INSTRUCTIONS TO FOLLOW:
Can all of these lines be returned exactly?

═════ DATA PROVIDED ═════

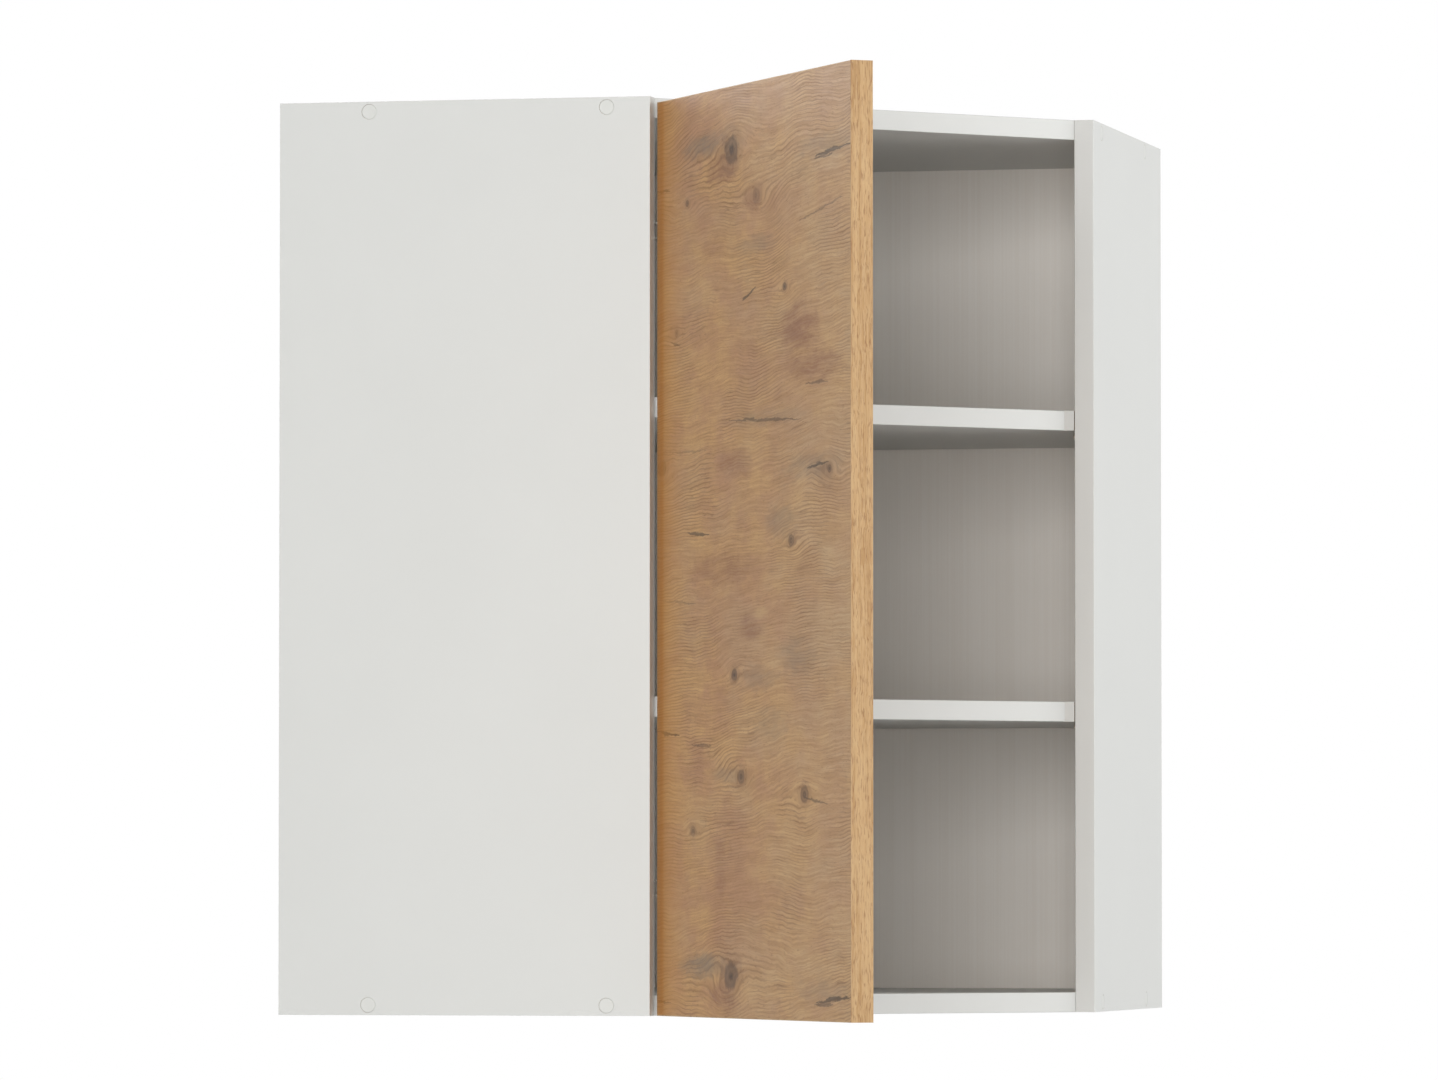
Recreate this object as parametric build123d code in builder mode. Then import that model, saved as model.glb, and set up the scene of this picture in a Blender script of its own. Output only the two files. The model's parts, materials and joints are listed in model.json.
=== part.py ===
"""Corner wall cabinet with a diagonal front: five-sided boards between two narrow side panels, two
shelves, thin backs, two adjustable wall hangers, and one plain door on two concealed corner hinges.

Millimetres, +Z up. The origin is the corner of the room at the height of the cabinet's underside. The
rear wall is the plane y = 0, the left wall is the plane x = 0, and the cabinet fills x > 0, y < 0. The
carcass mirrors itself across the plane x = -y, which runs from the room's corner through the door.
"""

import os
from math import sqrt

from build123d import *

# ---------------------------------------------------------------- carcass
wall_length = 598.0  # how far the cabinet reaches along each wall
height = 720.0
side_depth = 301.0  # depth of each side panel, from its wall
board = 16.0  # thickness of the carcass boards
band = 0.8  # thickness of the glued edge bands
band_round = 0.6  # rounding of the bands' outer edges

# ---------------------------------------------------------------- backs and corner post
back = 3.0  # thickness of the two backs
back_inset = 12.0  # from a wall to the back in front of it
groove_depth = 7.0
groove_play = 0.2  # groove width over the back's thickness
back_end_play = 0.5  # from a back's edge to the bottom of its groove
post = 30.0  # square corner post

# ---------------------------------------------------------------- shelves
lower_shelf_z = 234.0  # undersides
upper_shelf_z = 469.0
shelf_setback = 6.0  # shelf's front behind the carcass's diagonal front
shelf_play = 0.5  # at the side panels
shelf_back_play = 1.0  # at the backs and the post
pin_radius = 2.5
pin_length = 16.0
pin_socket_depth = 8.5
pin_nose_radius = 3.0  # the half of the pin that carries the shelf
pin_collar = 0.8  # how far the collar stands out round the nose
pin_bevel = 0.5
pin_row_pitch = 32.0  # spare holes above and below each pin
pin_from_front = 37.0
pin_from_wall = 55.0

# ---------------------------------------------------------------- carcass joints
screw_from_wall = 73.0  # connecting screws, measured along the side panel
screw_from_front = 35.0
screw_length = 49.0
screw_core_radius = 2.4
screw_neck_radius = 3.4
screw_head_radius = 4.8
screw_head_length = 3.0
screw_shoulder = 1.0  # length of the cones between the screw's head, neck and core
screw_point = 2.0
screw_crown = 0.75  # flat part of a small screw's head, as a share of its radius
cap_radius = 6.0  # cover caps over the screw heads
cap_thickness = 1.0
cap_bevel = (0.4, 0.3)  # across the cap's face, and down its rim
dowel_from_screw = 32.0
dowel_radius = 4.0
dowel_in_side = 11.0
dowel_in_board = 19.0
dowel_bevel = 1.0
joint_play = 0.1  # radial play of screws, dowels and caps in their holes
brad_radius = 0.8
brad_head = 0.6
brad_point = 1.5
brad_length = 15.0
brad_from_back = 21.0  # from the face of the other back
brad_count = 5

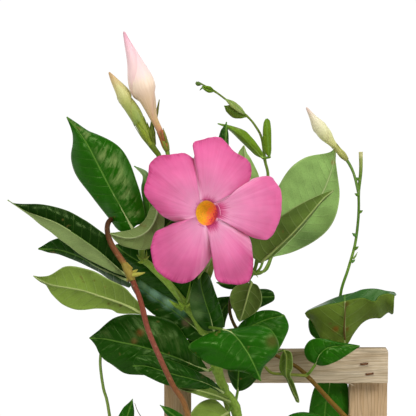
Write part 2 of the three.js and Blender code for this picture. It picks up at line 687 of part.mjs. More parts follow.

═════

THE SOLUTION:
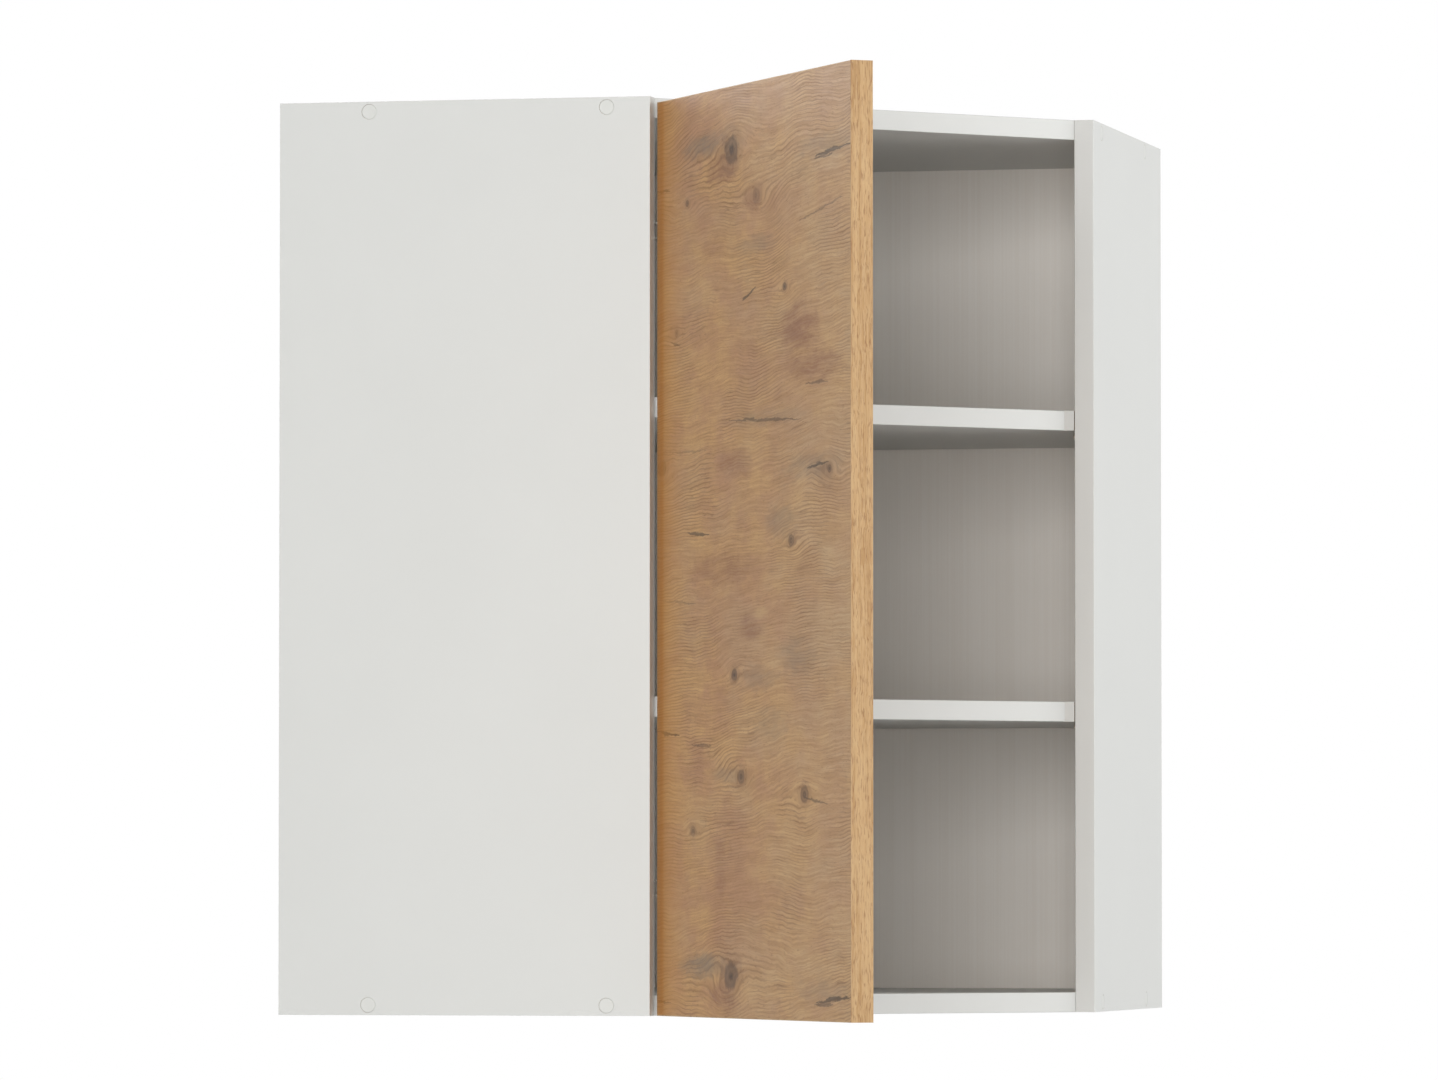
Recreate this object as parametric build123d code in builder mode. Then import that model, saved as model.glb, and set up the scene of this picture in a Blender script of its own. Output only the two files. The model's parts, materials and joints are listed in model.json.
=== part.py ===
"""Corner wall cabinet with a diagonal front: five-sided boards between two narrow side panels, two
shelves, thin backs, two adjustable wall hangers, and one plain door on two concealed corner hinges.

Millimetres, +Z up. The origin is the corner of the room at the height of the cabinet's underside. The
rear wall is the plane y = 0, the left wall is the plane x = 0, and the cabinet fills x > 0, y < 0. The
carcass mirrors itself across the plane x = -y, which runs from the room's corner through the door.
"""

import os
from math import sqrt

from build123d import *

# ---------------------------------------------------------------- carcass
wall_length = 598.0  # how far the cabinet reaches along each wall
height = 720.0
side_depth = 301.0  # depth of each side panel, from its wall
board = 16.0  # thickness of the carcass boards
band = 0.8  # thickness of the glued edge bands
band_round = 0.6  # rounding of the bands' outer edges

# ---------------------------------------------------------------- backs and corner post
back = 3.0  # thickness of the two backs
back_inset = 12.0  # from a wall to the back in front of it
groove_depth = 7.0
groove_play = 0.2  # groove width over the back's thickness
back_end_play = 0.5  # from a back's edge to the bottom of its groove
post = 30.0  # square corner post

# ---------------------------------------------------------------- shelves
lower_shelf_z = 234.0  # undersides
upper_shelf_z = 469.0
shelf_setback = 6.0  # shelf's front behind the carcass's diagonal front
shelf_play = 0.5  # at the side panels
shelf_back_play = 1.0  # at the backs and the post
pin_radius = 2.5
pin_length = 16.0
pin_socket_depth = 8.5
pin_nose_radius = 3.0  # the half of the pin that carries the shelf
pin_collar = 0.8  # how far the collar stands out round the nose
pin_bevel = 0.5
pin_row_pitch = 32.0  # spare holes above and below each pin
pin_from_front = 37.0
pin_from_wall = 55.0

# ---------------------------------------------------------------- carcass joints
screw_from_wall = 73.0  # connecting screws, measured along the side panel
screw_from_front = 35.0
screw_length = 49.0
screw_core_radius = 2.4
screw_neck_radius = 3.4
screw_head_radius = 4.8
screw_head_length = 3.0
screw_shoulder = 1.0  # length of the cones between the screw's head, neck and core
screw_point = 2.0
screw_crown = 0.75  # flat part of a small screw's head, as a share of its radius
cap_radius = 6.0  # cover caps over the screw heads
cap_thickness = 1.0
cap_bevel = (0.4, 0.3)  # across the cap's face, and down its rim
dowel_from_screw = 32.0
dowel_radius = 4.0
dowel_in_side = 11.0
dowel_in_board = 19.0
dowel_bevel = 1.0
joint_play = 0.1  # radial play of screws, dowels and caps in their holes
brad_radius = 0.8
brad_head = 0.6
brad_point = 1.5
brad_length = 15.0
brad_from_back = 21.0  # from the face of the other back
brad_count = 5

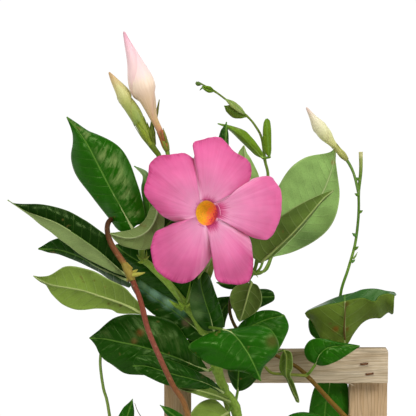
Write part 2 of the three.js and Blender code for this picture. It picks up at line 687 of part.mjs. More parts follow.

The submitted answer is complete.